Un être pour l’éternité

par | 22 juin 2014

Frère Pavel Syssoev

Saint sacrement 2014 Jn 6, 51-58
Celui qui me mange vivra par moi…
Chacun de nous porte en son sein un homme pour l’éternité. Tout ce que nous faisons, tout ce que nous choisissons, chaque acte d’amour forme celui qui vivra pour toujours. A travers de nombreux événements de ce monde grandit en nous un être mystérieux qui se déploiera à l’infini au-delà du passage de notre mort.
Si nous vivons de nous-mêmes, nous vivons pour la mort. Tout le bien que nous pouvons aura toujours un arrière-goût de l’amour-propre, tout affection sera lié au désir de puissance et toute joie demeurera éphémère. Afin de vivre pour l’éternité, il nous faut que celui qui est éternel vienne déposer en notre chair sa vie, qu’il la fasse grandir en nous, jour après jour, semaine après semaine. Il nous faut qu’il soit notre respiration et notre nourriture, alors seulement se formera à travers ce que nous sommes un être pour l’éternité. Ce mystérieux engendrement, cette croissance qui est le cœur de tout ce que nous sommes, se fait dans les sacrements.
Dans le baptême, une source de la vie divine s’ouvre en nous. Dieu nous unit à jamais à son Fils, il nous recrée de telle sorte que la vie de Jésus, Dieu fait homme, se fasse nôtre, que nous devenions Dieu. Dieu par notre regard, car la foi est une participation à la science de Dieu, Dieu par notre amour, car la charité est le débordement en nous de la dilection de Dieu, Dieu par toute notre vie, acte après acte, pas après pas.

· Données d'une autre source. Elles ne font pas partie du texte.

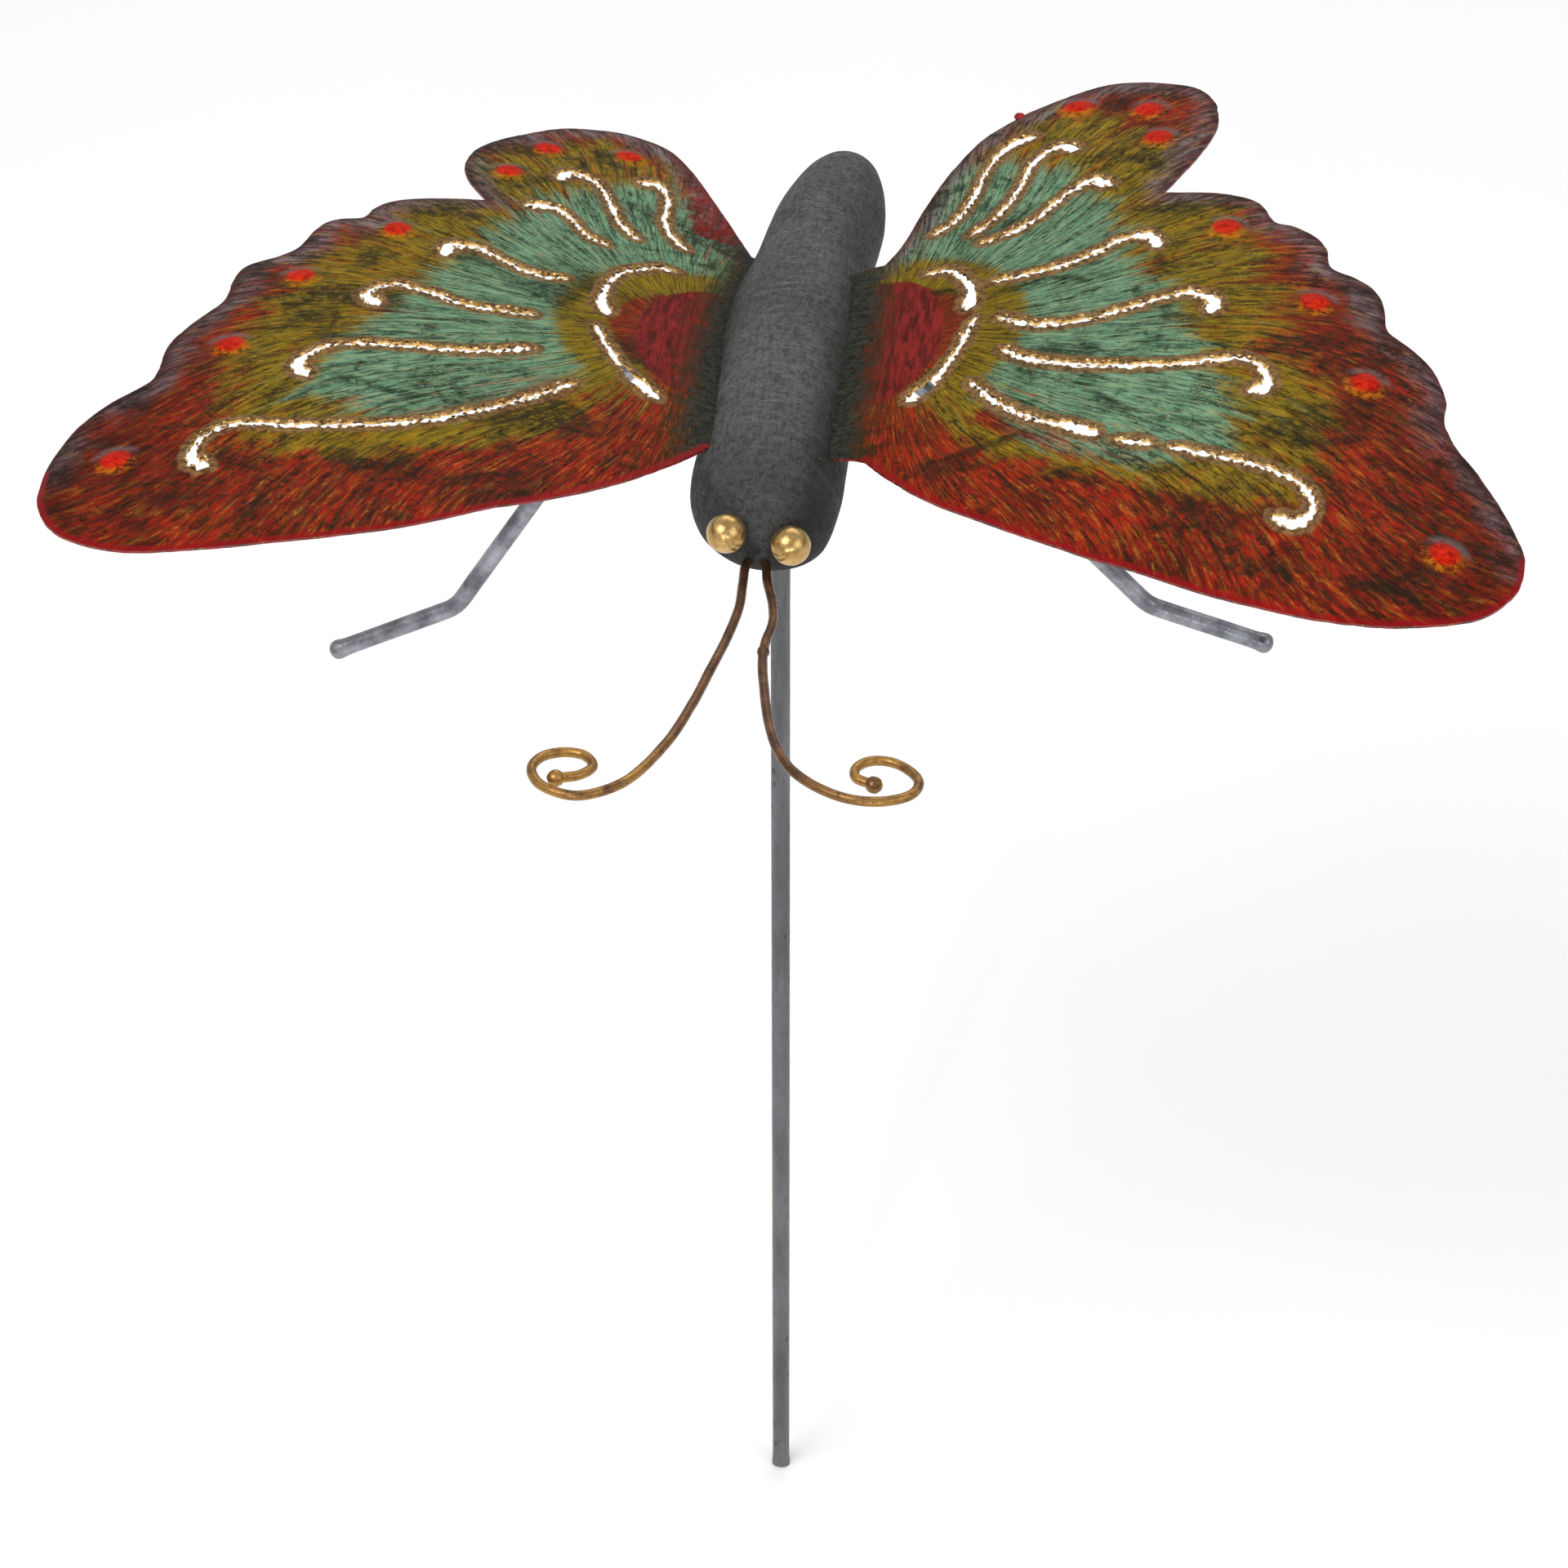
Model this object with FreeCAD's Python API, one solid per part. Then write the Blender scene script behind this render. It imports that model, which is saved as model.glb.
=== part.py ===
import FreeCAD, Part
import math
import os

os.makedirs("parts", exist_ok=True)
V = FreeCAD.Vector

# ---------------------------------------------------------------- dimensions
# millimetres. Z is up and runs along the stake, Y runs from head to tail,
# X is across the wings. The lower end of the stake is at the origin.
STAKE_R = 3.0          # 6 mm round rod
PIVOT_Z = 474.2        # centre of the rounded stake top, the point all rocking is about
SNIP = 0.7             # bevels left by the cutter on the lower end

BODY_Z = 459.8         # height of the body's long axis
SHEET = 0.8            # wall of the pressed body shells
THORAX_X = -2.3        # the body sits slightly to the left between the wings
ABDOMEN_X = -2.1       # axis of the abdomen at the turning point, Y = 84
ABDOMEN_YAW = 5.55     # degrees, the abdomen turns away to the right
BODY_CUT = 8.0         # the shells are open underneath, this far below the axis

# wing sheets: the left one is a little heavier, which brings the balance point over the stake
WING_T = {"left": 0.631, "right": 0.569}
WING_RISE = 7.0        # wing root line above the body axis
KERF = 3.0             # width of the torch cuts
DOT_R = 5.0            # raised dots along the wing edge
DOT_H = 1.4

CUP_CLEAR = 0.05       # running clearance of the cup on the stake top
GAP = 0.3              # air between the nested cups
CUP_WALL = 0.85
PAD_R = 2.5
WELD_R = 2.2           # tack welds under the wing roots
WELD_DOWN = 1.5        # weld centre below the sheet's underside
WELD_BITE = 0.8        # weld centre outside the body's skin
CUP_SKIRT = 0.1        # the cup ends just below the centre of the rounded top

EYE_R = 5.5
WIRE_R = 1.35          # feeler wire
BEAD_R = 2.3           # melted ball on each wire end
BEAD_SET = 1.2         # its centre stands this far off the end face
ARM_R = 2.75           # bent steel balance rods
ARM_BEND = 13.0        # bend radius at the rod's centre line
ARM_Y = 45.0           # the rods lie in one cross plane of the body
ARM_END_R = 3.25

# point of the butterfly's own drawing that stands over the stake
SET_X = -3.00
SET_Y = 20.74

# wing bending: root slope, its fall along the span, chord tilt and camber
WING_BEND = {
    "left": (0.35, -0.25, -0.02, -0.06, 0.0, -0.5),
    "right": (0.42, -0.25, -0.03, 0.06, 0.0, -0.5),
}

# wing outlines, seen from above (X, Y), from front root round to rear root
OUTLINE = {
    "left": [(-18.9, -20.7), (-26.1, -31.7), (-40.2, -48.6), (-56.9, -62.8), (-70.9, -71.8), (-83.8, -80.6), (-94.7, -86.9), (-106.2, -91.9), (-122.6, -97.4), (-139.7, -101.5), (-161.4, -102.9), (-174.2, -99.7), (-183.2, -94.5), (-188.9, -88.0), (-192.8, -80.1), (-193.6, -77.0), (-194.5, -66.4), (-194.1, -60.1), (-190.6, -45.1), (-184.2, -34.1), (-174.6, -23.4), (-173.7, -18.3), (-173.9, -3.3), (-167.2, 13.1), (-163.9, 19.4), (-163.2, 27.2), (-163.6, 30.8), (-161.8, 41.3), (-152.6, 48.1), (-148.5, 52.9), (-145.9, 63.8), (-143.4, 69.5), (-139.7, 71.9), (-133.1, 73.5), (-131.4, 79.5), (-127.7, 84.7), (-118.9, 89.0), (-100.0, 93.0), (-108.1, 107.7), (-110.7, 117.6), (-110.1, 128.7), (-106.1, 137.7), (-93.2, 152.0), (-84.5, 159.0), (-72.1, 162.5), (-66.7, 162.6), (-57.8, 159.8), (-51.7, 154.9), (-45.6, 145.9), (-33.8, 122.7), (-19.9, 94.2), (-3.0, 88.0), (-3.0, -14.0)],
    "right": [(25.3, -23.7), (33.5, -34.3), (43.3, -44.9), (66.3, -62.0), (88.5, -75.2), (99.4, -80.2), (121.2, -89.7), (143.1, -95.7), (155.2, -96.8), (170.1, -95.5), (188.2, -89.3), (194.8, -84.7), (201.2, -75.8), (203.0, -70.9), (204.0, -63.2), (202.9, -57.4), (199.1, -47.3), (190.6, -30.6), (186.0, -23.9), (182.9, -15.9), (182.7, -10.3), (183.2, -5.6), (179.7, 7.6), (174.9, 14.8), (167.2, 22.7), (166.3, 26.0), (166.3, 29.9), (165.4, 36.5), (164.0, 40.2), (162.1, 43.1), (158.0, 46.7), (151.0, 51.2), (150.0, 55.7), (149.8, 59.9), (146.9, 66.0), (139.8, 71.7), (134.6, 73.4), (131.2, 81.3), (128.5, 84.8), (119.7, 88.7), (102.2, 90.8), (111.5, 111.3), (116.6, 128.8), (116.5, 140.2), (115.7, 145.3), (109.8, 155.9), (94.9, 162.3), (85.0, 163.7), (78.1, 161.8), (58.6, 149.5), (53.3, 144.3), (45.5, 135.4), (38.0, 120.2), (31.9, 101.3), (26.4, 80.6), (22.2, 72.1), (3.0, 70.0), (3.0, -14.0)],
}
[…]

L’Eucharistie nourrit en nous cette vie. Celui qui me mange vivra par moi. Peu à peu, s’il ajuste sa vie à ce pain qu’il reçoit, l’homme pensera en Christ. Comme dit l’apôtre : nous avons la pensée du Christ. Une telle parole, est-elle eucharistique ? Rend-elle grâce à Dieu ? Sert-elle le salut du monde ? Une telle parole, peut elle trouver sa place dans ce grand mouvement qui vient de Dieu et qui va vers Dieu ? S’il s’agit de demander pardon, là où cela m’est impossible, puisse le Christ dans son Eucharistie me donner les forces et la lucidité pour le faire. S’il s’agit d’accorder le pardon, celui qui a pardonné à ses bourreaux sur la Croix, vient habiter en nous moi, il peut donc intercéder en ma vie pour les persécuteurs, comme il l’a fait dans sa Passion.

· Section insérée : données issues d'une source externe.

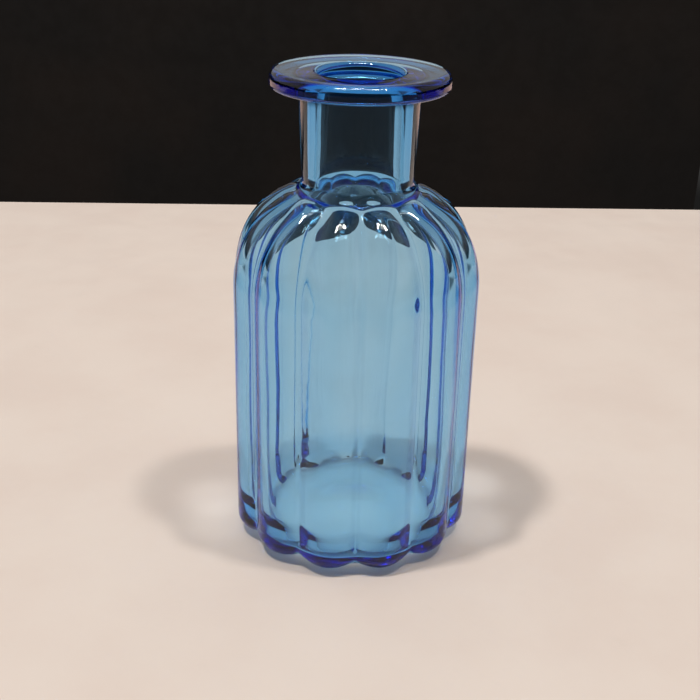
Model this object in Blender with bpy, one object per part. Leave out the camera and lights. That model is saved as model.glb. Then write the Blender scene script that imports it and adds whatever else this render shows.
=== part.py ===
"""Glass bud vase: one moulded piece of clear azure glass.

A bottle-shaped vase with a wide flat disc lip, a short neck, a rounded
shoulder and a straight body of twelve broad lobes. The lobes are parted by
narrow smooth grooves that start under the neck, run over the shoulder and
down the body, and turn under the heel. The inner wall follows the lobes
loosely. The vessel is open at the top.

Frame: metres, +Z up, origin at the centre of the foot, on the surface that
the vase stands on. One groove lies on the -Y side.
"""
import math

import bmesh
import bpy

MM = 0.001

# ---------------------------------------------------------------- dimensions
HEIGHT = 125.0 * MM             # foot to the top of the lip

LOBES = 12                      # convex lobes round the body
BODY_R = 32.0 * MM              # radius over the lobes' crests
GROOVE_DEPTH = 2.0 * MM         # crest radius minus groove radius
GROOVE_POWER = 1.05             # lower makes a narrower groove
GROOVE_ROUND = 0.11             # rounding at the bottom of the groove

FOOT_R = 24.8 * MM              # outer radius of the flat ring it stands on
PUSH_UP_R = 16.5 * MM           # shallow hollow under the base
PUSH_UP = 0.8 * MM
HEEL_RISE = 5.2 * MM            # height at which the heel meets the wall

SHOULDER_Z = 71.9 * MM          # the straight wall ends here
SHOULDER_TOP_Z = 96.7 * MM      # top of the shoulder's ellipse
SHOULDER_AXIS_R = 10.9 * MM     # and the radius of that top
SHOULDER_STOP_R = 17.0 * MM     # the lobes' noses end here, at a hollow ring
NOSE_FROM_R = 15.3 * MM         # the lobes would have sunk away here
NOSE_TO_R = 18.0 * MM           # the lobes stand fully from here outwards
RING_RISE = 2.6 * MM            # fillet from the ring up into the neck
RING_DEPTH = 0.48               # share of the groove depth kept in the ring
RING_FADE = 5.9 * MM            # width over which the grooves deepen

NECK_R_BASE = 14.0 * MM
NECK_R_TOP = 14.9 * MM

LIP_R = 22.1 * MM
LIP_THICK = 4.3 * MM
LIP_TOP_ROUND = 2.0 * MM
LIP_LOWER_ROUND = 1.2 * MM
LIP_ROOT_FILLET = 1.4 * MM

BORE_R = 10.4 * MM              # inside the neck
MOUTH_FLARE = 1.3 * MM          # rounding of the mouth's edge, along the lip
MOUTH_DROP = 1.6 * MM           # and down the bore
LIP_DISH = 0.35 * MM            # the lip's top falls this much to the mouth

WALL = 2.9 * MM                 # body wall at a crest
INNER_LOBES = 1.0               # share of the groove depth inside
INNER_SHOULDER_Z = 74.6 * MM
INNER_SHOULDER_TOP_Z = 93.9 * MM
INNER_SHOULDER_AXIS_R = 10.0 * MM
INNER_FADE_FROM_R = 13.3 * MM   # the inner lobes start here, under the neck
INNER_FADE = 7.3 * MM           # and are full after this width
INNER_EDGE = 3.0 * MM           # rounding where the bore opens into the body
INNER_EDGE_RISE = 6.0 * MM
TAPER_TOP_Z = 12.3 * MM         # below this the wall thickens inwards
TAPER_END_Z = 6.2 * MM
TAPER_IN = 1.7 * MM             # by this much
FLOOR_CORNER = 4.2 * MM         # rounding between floor and wall
FLOOR_CORNER_RISE = 4.4 * MM

STEPS_PER_LOBE = 8              # faces across one lobe
CROWDING = 0.45                 # 0 is even, nearer 1 crowds the grooves

GLASS_COLOUR = (0.26, 0.58, 0.83, 1.0)


# ------------------------------------------------------------------- helpers
def arc(centre_r, centre_z, radius_r, radius_z, start, end, steps):
    """Points after the first along an elliptic arc in the (r, z) plane."""
    points = []
    for i in range(1, steps + 1):
        a = math.radians(start + (end - start) * i / steps)
        points.append((centre_r + radius_r * math.cos(a),
                       centre_z + radius_z * math.sin(a)))
    return points


def line(start, end, steps):
    """Points after the first along a straight line in the (r, z) plane."""
    return [(start[0] + (end[0] - start[0]) * i / steps,
             start[1] + (end[1] - start[1]) * i / steps)
            for i in range(1, steps + 1)]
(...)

Telle fidélité, inatteignable à ma pauvreté, est sans doute possible à celui qui est la fidélité même. La fidélité à son Père : ma nourriture – dit Jésus à ses apôtres – c’est de faire la volonté de mon Père. La fidélité à son Église : le Christ a aimé l’Eglise et s’est livré pour elle. Dans ce sacrement s’instaure le corps à corps : Jésus et l’Eglise, se livrent et se reçoivent. Nous célébrons l’Eucharistie, nous vivons d’elle. Toute alliance, tout engagement, toute union chrétienne est scellée dans l’Eucharistie, est vivifiée par elle. Cette fidélité se communique à celui qui mange de ce pain.
Jour après jour, comme par une respiration de l’Esprit Saint dans notre histoire, Dieu s’offre à nous. Dans le bruit du quotidien, dans les soucis, dans la rumeur des choses, passe le souffle de l’Esprit. Il prend le pain et le vin, ce fruit de nos travaux et de la générosité du Père et en fait un pur acte d’action de grâce, l’Eucharistie, la chair et le sang de notre Dieu. Nous en mangeons. Nous en vivons. Pauvrement, mais réellement. Toute notre vie chrétienne y est suspendue. Chacun de nous porte en son sein un homme pour l’éternité, un fils de Dieu qui grandit à travers tout. Tout ce qui n’est pas Eucharistie, tout ce qui n’est pas offert et n’est pas reçu tombera en oubli, sombrera dans le néant, tel un écorce. Seule rayonnera à jamais cette parole : celui qui me mange, vivra par moi.